• Chantelle Kudjawu has sued Gloria Assan for defamation
• This is after Gloria Assan made some claims against her in her (Gloria Assan) divorce petition
• Following a High Court ruling on the divorce case, the lawyer for Chantelle Kudzawu has filed a supplementary submission to the High Court
After missing out on some financial requests she made in her divorce suit, Gloria Assan, the ex-wife of Eugene Arhin, the Director of Communications at the Presidency has a GH¢3.5million defamation suit to contend with.
This is after lawyer Amanda Akuokor Clinton who is the counsel for Chantelle Kudjawu, the lady who was the subject of adultery allegations by Gloria Assan filed her final supplementary submission at Division 2 of the Accra High Court where the $3.5million dollar defamation case is being heard.
A copy of the supplementary submission sighted by GhanaWeb deflates an argument by counsels for Gloria Assan that the conduct of their client falls under the principle of absolute privilege as the allegations were contained in a lawsuit.
“My Lord, as has already been mentioned, there are exceptions to the principle of absolute privilege in judicial pleadings.
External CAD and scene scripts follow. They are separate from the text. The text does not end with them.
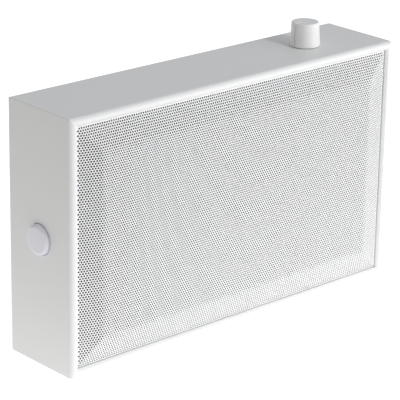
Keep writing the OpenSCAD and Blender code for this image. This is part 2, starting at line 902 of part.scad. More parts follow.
// Round wire wound around the stem, swept along a helix
module button_spring() {
    low = button_wall - button_out + spring_wire / 2;
    high = plate_in - spring_wire / 2;
    rings = spring_turns * spring_steps;
    wire_r = spring_wire / 2;
    points = [
        for (i = [0:rings], j = [0:spring_sides - 1])
            let (
                turn = 360 * i / spring_steps,
                side = 360 * j / spring_sides,
                r = spring_r + wire_r * cos(side),
                h = low + (high - low) * i / rings + wire_r * sin(side)
            )
            [r * cos(turn), r * sin(turn), h]
    ];
    sides = [
        for (i = [0:rings - 1], j = [0:spring_sides - 1])
            let (a = i * spring_sides + j, b = i * spring_sides + (j + 1) % spring_sides)
            [a, b, b + spring_sides, a + spring_sides]
    ];
    first = [for (j = [spring_sides - 1:-1:0]) j];
    last = [for (j = [0:spring_sides - 1]) rings * spring_sides + j];
    color("silver") from_left() polyhedron(points, concat(sides, [first, last]));
}

module switch_body() {
    color("dimgray") from_left() translate([0, 0, plate_in + bracket_t]) difference() {
        translate([-switch_w / 2, -switch_w / 2, 0]) cube([switch_w, switch_w, switch_l]);
        translate([0, 0, -cut]) cylinder(d = stem_d + 2 * run_gap, h = switch_l - switch_wall + cut);
    }
}

// Bent bracket that holds the switch behind the button
module switch_bracket() {
    web = web_gap / 2;
    toe = web + bracket_t + foot_w;
    color("silver") from_left() difference() {
        translate([0, bracket_w / 2, 0]) rotate([90, 0, 0])
            linear_extrude(height = bracket_w) polygon([
                [-toe, wall], [-web, wall], [-web, plate_in], [web, plate_in],
                [web, wall], [toe, wall], [toe, wall + bracket_t],
                [web + bracket_t, wall + bracket_t], [web + bracket_t, plate_in + bracket_t],
                [-web - bracket_t, plate_in + bracket_t], [-web - bracket_t, wall + bracket_t],
                [-toe, wall + bracket_t]
            ]);
        translate([0, 0, plate_in - cut])
            cylinder(d = stem_d + 2 * stem_clear, h = bracket_t + 2 * cut);
        for (side = [-1, 1])
            translate([side * bracket_screw_x, 0, wall + bracket_t])
                shank_hole(bracket_screw, bracket_t + cut);
    }
}

module bracket_screws() {
    color("silver") from_left() for (side = [-1, 1])
        translate([side * bracket_screw_x, 0, wall + bracket_t]) pan_screw(bracket_screw);
}

cabinet();
corner_blocks();
baffle();
grille();
grille_screws();
acoustic_cloth();
back_panel();
back_panel_screws();
keyhole_plates();
keyhole_screws();
cable_grommet();
terminal_block();
terminal_screws();
driver_basket();
driver_gasket();
driver_screws();
surround();
cone();
dust_cap();
spider();
voice_coil();
top_plate();
ring_magnet();
pole_piece();
transformer_core();
transformer_winding();
transformer_frame();
transformer_screws();
volume_control();
control_shaft();
control_washer();
control_nut();
volume_knob();
button_cap();
button_spring();
switch_body();
switch_bracket();
bracket_screws();
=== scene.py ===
"""Wall speaker: a white cabinet with a pressed perforated grille, a volume knob and a push button.

The lengths in this script are millimetres in the row frame: X along the width, Y from the grille
to the wall and Z up. Every mesh is computed with numpy and turned into metres by mesh_from.
"""
import json
import math

import bpy
import numpy as np
from mathutils import Matrix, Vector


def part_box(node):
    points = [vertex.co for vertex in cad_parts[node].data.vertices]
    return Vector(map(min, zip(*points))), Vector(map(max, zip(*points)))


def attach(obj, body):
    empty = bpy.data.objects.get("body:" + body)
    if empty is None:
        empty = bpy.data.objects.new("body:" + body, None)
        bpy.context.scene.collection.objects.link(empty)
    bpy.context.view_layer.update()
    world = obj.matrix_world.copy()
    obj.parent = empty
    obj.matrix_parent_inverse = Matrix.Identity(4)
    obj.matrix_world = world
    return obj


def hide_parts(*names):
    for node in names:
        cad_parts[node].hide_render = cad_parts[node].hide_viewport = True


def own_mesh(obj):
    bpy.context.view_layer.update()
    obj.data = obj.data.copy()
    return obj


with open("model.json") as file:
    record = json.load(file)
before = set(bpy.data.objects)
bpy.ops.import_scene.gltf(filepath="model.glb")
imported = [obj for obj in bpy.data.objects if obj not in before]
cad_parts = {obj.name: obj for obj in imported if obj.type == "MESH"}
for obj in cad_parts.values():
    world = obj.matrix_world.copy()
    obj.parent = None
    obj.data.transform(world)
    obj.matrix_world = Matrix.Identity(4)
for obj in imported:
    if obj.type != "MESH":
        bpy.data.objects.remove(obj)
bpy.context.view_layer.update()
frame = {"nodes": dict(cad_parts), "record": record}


def box_mm(node):
    """Lowest and highest corner of a CAD node, in millimetres."""
    low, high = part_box(node)
    return np.array(low) * 1000, np.array(high) * 1000


# Cabinet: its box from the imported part, the board at the opening, the arcs of the outer and the
# inner front edge with their turns in degrees, and the corner radii outside and inside the crest
CAB_LOW, CAB_HIGH = box_mm("cabinet")
HALF_W = (CAB_HIGH[0] - CAB_LOW[0]) / 2
HALF_H = (CAB_HIGH[2] - CAB_LOW[2]) / 2
FRONT_Y, REAR_Y = CAB_LOW[1], CAB_HIGH[1]
DEPTH = REAR_Y - FRONT_Y
MID_Z = (CAB_LOW[2] + CAB_HIGH[2]) / 2
WALL = 6.2
EDGE_R = 3.2
EDGE_TURN = 55
FRONT_R = 4.4
INNER_R = 1.5
INNER_TURN = 43
OUTER_CORNER = 0.6
INNER_CORNER = 0.25

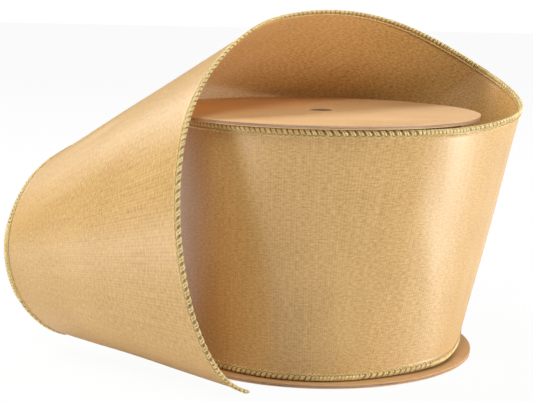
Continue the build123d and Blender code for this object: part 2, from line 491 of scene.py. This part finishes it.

One of such exceptions is as laid down by the author Spence Bower at page 92 of his book on “A CODE OF THE LAW OF ACTIONABLE DEFAMATION (1908)”. He states that absolute privilege does not apply to or include any publication of defamatory matter to any person other than those to whom, or in any place other than that in which such publication is required or authorized by law to be made for the proper conduct of the judicial proceedings,” it read.
The lawyer for Chantelle Kudjawu also argued that the medium used by Gloria Assan to publish the divorce suit exposed her client to public ridicule.
“Your Lordship, it goes without saying that notwithstanding that the said defamatory statements complained of were part of judicial proceedings, the forum of publication by the Applicant, which is the social media, was not in any way the proper forum for conduct of judicial proceedings and neither is the social media the authorized place by law for such statements to be published as part of judicial proceedings. Reference is again made to Exhibit A of Respondent’s Affidavit in Opposition wherein the intended Respondent of the said pleadings containing the defamatory statements by the Applicant received the said petition outside the ambits of the judicial process, i.e. the social media”.
The supplementary submission comes after the Accra High Court ruled that Gloria Assan could not substantiate her claims of adultery against Eugene Arhin in which she mentioned Chantelle Kudjawu as Eugene Arhin’s partner.
In her ruling, Justice Cecilia Don-Chebe Agbevey held that: “a person who makes an averment or assertion, which is denied by his opponent has the burden to establish that his averment or assertion is true.
“And, he does not discharge this burden unless he leads admissible and credible evidence from which the fact or facts he asserts can properly and safely be inferred. The nature of each averment or assertion determines the degree and nature of that burden.”
She noted further that “Direct evidence of adultery is rare. In nearly every case, the fact of adultery is inferred from the circumstances which by fair and necessary inference lead to that conclusion.
“There must be proof of disposition and opportunity for committing adultery but the conjunction of strong inclination with evidence of opportunity will not lead to an irrefutable presumption that adultery has been committed.
“Likewise, the Court was not bound to infer adultery from evidence of opportunity alone.”
She, therefore, noted that “the petitioner (Gloria) merely repeated her pleadings, and thereby failed woefully to adduce evidence of circumstances that would have enabled the Court to make the necessary inference to the effect that the Respondent (Eugene Arhin) committed adultery.”
This part of the ruling was captured in the statement by the lawyer for Chantelle Kudjawu.
“It is on the strength of this that we respectfully refer your Lordship to the judgment in respect of the Applicant’s divorce petition involving the published pleading containing the defamatory statement. In Applicant’s divorce petition, Gloria Assan Arhin v Eugene Kofi Bentum Arhin, Suit No. DM/0244/2021, Her Ladyship Justice Cecelia Don-Chebe Agbevey held on the 28th Day of April, 2021 that:
“The Petitioner (herein the Applicant) repeated her pleadings and thereby failed woefully to adduce evidence of circumstances that would have enabled the Court to make the necessary inference to the effect that the Respondent committed adultery”.
“Therefore, the Respondent further asserts that from the Judgment above, Her Ladyship Justice Cecelia held that the Applicant failed to adduce evidence to the extent that the Respondent committed adultery with the Applicant’s husband.
Thus, since the Respondent’s claim is that she did not commit adultery with the Applicant’s husband and the Respondent’s name was stated in the divorce petition to prove adultery when the Applicant knew it was false went ahead to circulate same on social media. The Respondent respectfully submits that only a full trial will give the Respondent the opportunity to prove her case to the court that she was maliciously, falsely and wrongly defamed as there is no truth about her having an affair with the Applicant’s husband.”